◆ **Task requirements**
Your task is to quote the listing below exactly, beginning with its first line and ending on the line bearing "that tilts back.".

◆ **Data supplied**
/---
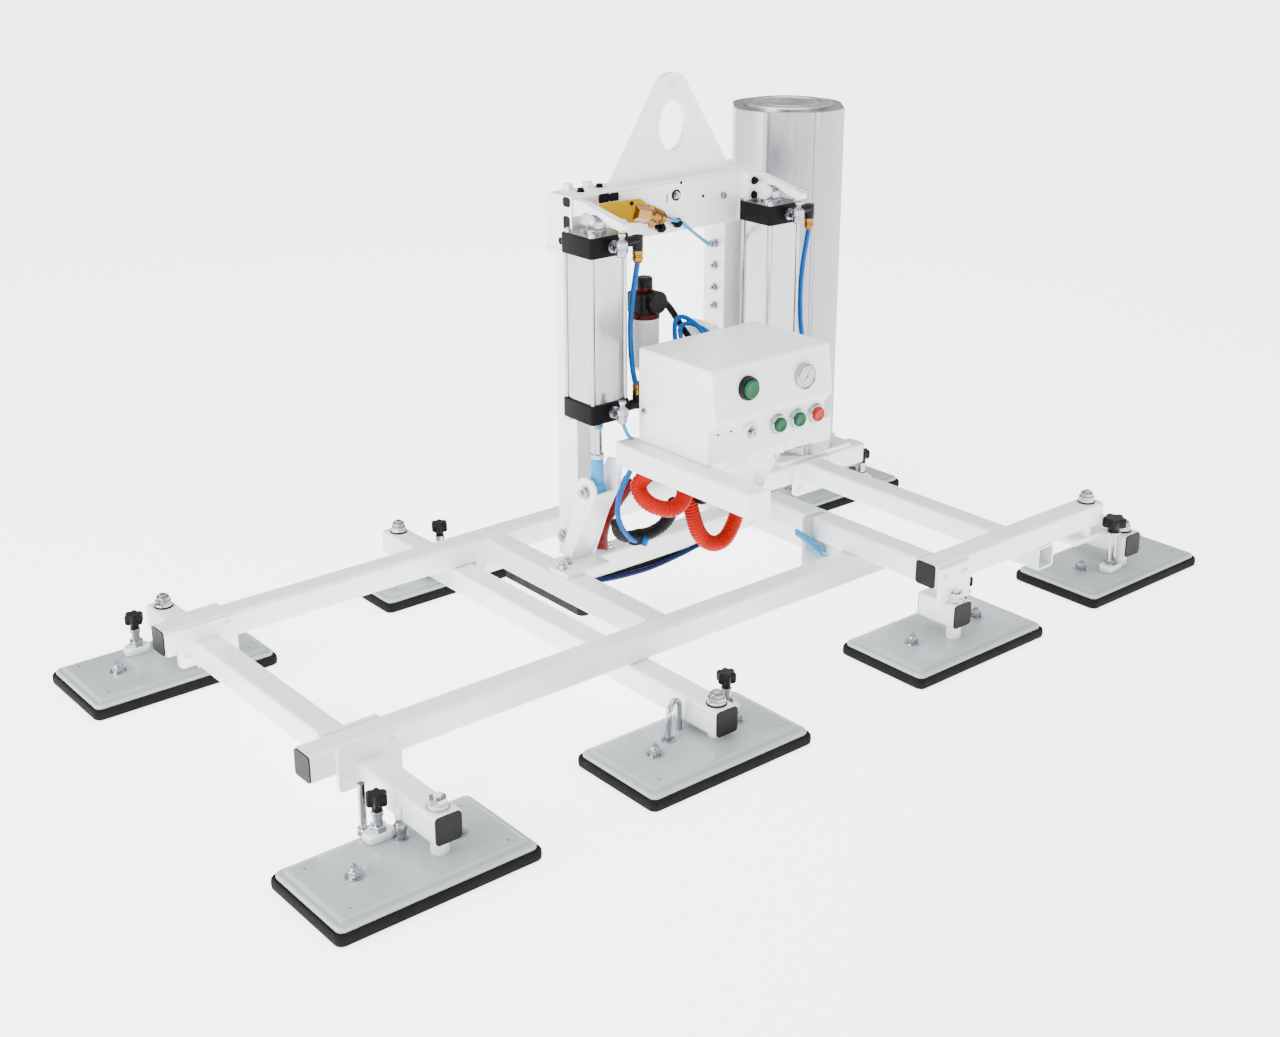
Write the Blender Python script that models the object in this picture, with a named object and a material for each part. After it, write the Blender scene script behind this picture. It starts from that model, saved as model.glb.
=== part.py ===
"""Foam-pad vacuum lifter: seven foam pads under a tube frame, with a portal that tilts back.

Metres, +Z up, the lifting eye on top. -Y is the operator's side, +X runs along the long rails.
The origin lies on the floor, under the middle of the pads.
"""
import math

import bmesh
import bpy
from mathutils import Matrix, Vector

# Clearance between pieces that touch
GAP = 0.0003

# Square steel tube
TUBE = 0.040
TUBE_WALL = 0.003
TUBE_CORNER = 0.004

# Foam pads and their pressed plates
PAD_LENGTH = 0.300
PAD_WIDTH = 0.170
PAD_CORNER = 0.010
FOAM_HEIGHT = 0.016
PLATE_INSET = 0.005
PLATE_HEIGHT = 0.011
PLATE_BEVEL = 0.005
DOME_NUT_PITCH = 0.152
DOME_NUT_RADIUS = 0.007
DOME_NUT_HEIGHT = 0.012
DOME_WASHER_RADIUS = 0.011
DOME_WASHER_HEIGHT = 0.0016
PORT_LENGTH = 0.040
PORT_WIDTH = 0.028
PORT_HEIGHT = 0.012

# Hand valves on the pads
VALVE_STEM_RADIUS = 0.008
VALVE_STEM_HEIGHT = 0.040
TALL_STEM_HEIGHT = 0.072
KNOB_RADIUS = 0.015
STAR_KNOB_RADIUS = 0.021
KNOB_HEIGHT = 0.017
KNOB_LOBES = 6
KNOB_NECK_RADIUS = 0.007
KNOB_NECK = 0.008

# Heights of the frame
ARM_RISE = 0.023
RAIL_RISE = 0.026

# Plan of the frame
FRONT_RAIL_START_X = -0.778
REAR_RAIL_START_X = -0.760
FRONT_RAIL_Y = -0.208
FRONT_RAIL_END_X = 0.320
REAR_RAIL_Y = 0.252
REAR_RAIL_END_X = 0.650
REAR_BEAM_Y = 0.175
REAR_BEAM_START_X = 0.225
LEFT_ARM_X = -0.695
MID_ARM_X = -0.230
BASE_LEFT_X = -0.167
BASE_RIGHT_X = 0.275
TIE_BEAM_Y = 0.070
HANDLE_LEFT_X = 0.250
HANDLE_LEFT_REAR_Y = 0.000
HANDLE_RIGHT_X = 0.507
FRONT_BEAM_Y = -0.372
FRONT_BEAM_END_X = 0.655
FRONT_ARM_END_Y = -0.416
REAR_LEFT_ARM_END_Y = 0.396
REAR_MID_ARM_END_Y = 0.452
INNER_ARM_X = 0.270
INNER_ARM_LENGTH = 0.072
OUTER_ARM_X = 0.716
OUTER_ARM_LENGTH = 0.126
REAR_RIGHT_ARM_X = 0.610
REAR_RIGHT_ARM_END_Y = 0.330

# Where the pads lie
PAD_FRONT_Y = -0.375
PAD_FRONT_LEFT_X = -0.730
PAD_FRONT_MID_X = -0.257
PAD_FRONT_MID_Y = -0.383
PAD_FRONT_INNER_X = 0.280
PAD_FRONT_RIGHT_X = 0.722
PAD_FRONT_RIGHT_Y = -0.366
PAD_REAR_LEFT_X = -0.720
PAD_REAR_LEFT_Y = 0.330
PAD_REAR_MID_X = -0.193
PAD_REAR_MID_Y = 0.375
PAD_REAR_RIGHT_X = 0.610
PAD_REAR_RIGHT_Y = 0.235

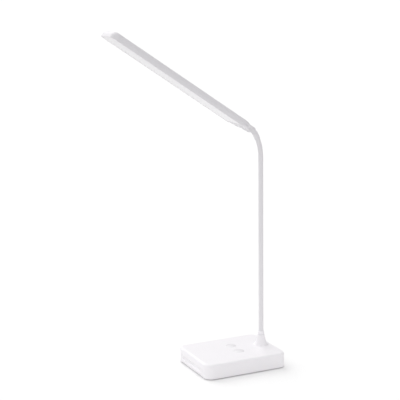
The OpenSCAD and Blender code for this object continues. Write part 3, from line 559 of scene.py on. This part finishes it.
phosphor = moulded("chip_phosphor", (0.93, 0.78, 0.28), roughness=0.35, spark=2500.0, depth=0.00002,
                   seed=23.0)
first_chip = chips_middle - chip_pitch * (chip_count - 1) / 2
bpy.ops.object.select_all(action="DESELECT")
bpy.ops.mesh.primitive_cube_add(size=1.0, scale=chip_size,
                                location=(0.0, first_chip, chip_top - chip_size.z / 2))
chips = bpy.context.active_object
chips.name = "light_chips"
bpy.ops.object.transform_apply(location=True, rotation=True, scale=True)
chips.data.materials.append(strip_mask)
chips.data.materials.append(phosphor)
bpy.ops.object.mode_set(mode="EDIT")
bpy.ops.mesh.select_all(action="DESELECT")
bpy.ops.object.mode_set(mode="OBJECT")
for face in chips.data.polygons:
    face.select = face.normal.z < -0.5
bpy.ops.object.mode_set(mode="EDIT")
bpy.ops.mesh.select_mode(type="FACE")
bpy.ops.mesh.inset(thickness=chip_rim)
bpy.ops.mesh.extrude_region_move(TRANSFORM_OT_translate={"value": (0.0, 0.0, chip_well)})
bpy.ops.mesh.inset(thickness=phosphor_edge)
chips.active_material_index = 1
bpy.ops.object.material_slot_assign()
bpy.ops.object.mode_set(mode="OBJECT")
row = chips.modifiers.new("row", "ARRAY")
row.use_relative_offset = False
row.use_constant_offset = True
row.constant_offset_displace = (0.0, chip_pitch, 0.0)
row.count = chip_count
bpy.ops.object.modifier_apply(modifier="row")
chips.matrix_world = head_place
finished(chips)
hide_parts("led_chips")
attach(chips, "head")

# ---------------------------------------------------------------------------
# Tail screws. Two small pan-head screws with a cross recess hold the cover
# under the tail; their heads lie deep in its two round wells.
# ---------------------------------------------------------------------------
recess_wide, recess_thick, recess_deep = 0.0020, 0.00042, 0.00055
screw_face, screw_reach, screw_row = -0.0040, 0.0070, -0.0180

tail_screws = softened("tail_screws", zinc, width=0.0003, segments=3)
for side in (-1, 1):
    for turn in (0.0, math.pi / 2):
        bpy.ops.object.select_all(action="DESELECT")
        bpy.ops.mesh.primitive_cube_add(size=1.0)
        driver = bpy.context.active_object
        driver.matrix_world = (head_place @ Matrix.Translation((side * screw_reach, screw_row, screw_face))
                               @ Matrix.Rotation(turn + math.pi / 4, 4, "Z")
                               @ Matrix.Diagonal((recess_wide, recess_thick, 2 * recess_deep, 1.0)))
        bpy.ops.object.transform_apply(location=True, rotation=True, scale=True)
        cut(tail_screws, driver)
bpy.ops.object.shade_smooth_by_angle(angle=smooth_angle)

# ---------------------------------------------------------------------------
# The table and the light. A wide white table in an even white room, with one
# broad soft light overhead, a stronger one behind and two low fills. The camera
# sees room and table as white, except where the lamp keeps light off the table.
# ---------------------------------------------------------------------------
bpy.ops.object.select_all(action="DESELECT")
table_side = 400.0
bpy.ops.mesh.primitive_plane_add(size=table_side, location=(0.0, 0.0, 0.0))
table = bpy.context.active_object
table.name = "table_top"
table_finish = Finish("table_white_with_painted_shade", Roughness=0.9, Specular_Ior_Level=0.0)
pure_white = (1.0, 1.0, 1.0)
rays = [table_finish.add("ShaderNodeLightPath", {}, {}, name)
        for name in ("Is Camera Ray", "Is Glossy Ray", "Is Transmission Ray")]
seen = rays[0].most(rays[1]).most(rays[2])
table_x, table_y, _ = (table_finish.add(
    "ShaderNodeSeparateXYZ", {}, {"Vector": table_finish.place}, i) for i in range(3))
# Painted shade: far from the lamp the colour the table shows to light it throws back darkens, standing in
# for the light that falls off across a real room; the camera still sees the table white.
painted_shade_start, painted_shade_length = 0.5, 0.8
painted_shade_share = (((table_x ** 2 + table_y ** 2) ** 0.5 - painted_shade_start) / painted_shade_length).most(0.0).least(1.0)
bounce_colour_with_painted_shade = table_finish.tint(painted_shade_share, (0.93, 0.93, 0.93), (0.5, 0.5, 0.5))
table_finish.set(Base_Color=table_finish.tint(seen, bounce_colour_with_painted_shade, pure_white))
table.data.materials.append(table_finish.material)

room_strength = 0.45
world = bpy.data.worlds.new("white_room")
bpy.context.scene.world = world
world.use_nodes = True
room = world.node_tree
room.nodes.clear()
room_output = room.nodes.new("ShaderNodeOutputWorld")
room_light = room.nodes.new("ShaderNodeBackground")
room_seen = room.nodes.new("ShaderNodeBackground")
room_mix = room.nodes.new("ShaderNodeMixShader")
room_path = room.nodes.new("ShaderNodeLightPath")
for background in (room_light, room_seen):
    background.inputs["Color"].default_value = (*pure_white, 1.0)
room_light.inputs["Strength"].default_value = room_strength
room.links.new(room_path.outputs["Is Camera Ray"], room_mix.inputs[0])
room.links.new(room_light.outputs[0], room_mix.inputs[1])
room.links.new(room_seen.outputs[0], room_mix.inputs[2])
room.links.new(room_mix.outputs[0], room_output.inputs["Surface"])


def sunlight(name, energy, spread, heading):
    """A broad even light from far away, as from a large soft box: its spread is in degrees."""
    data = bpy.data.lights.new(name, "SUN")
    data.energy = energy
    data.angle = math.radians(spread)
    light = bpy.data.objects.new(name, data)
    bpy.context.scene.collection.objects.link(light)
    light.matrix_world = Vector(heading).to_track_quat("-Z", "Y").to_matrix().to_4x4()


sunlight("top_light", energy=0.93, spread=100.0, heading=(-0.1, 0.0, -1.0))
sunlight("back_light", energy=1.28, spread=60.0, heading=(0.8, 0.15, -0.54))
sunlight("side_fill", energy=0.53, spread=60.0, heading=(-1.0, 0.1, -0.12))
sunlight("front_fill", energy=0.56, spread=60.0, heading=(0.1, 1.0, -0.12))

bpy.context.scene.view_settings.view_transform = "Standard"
\---
◆ **Complete output**
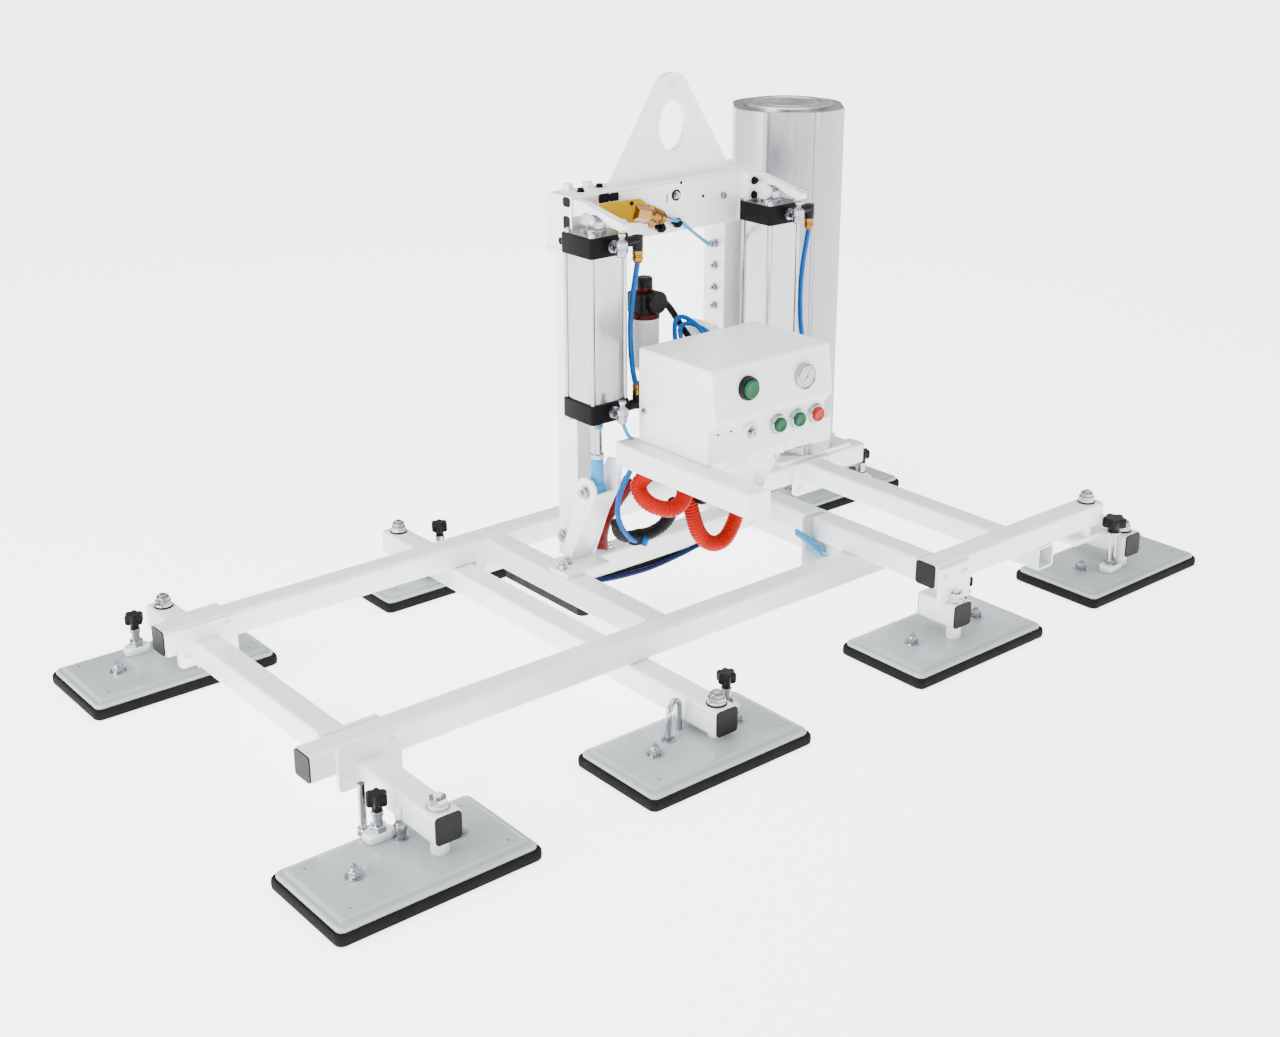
Write the Blender Python script that models the object in this picture, with a named object and a material for each part. After it, write the Blender scene script behind this picture. It starts from that model, saved as model.glb.
=== part.py ===
"""Foam-pad vacuum lifter: seven foam pads under a tube frame, with a portal that tilts back.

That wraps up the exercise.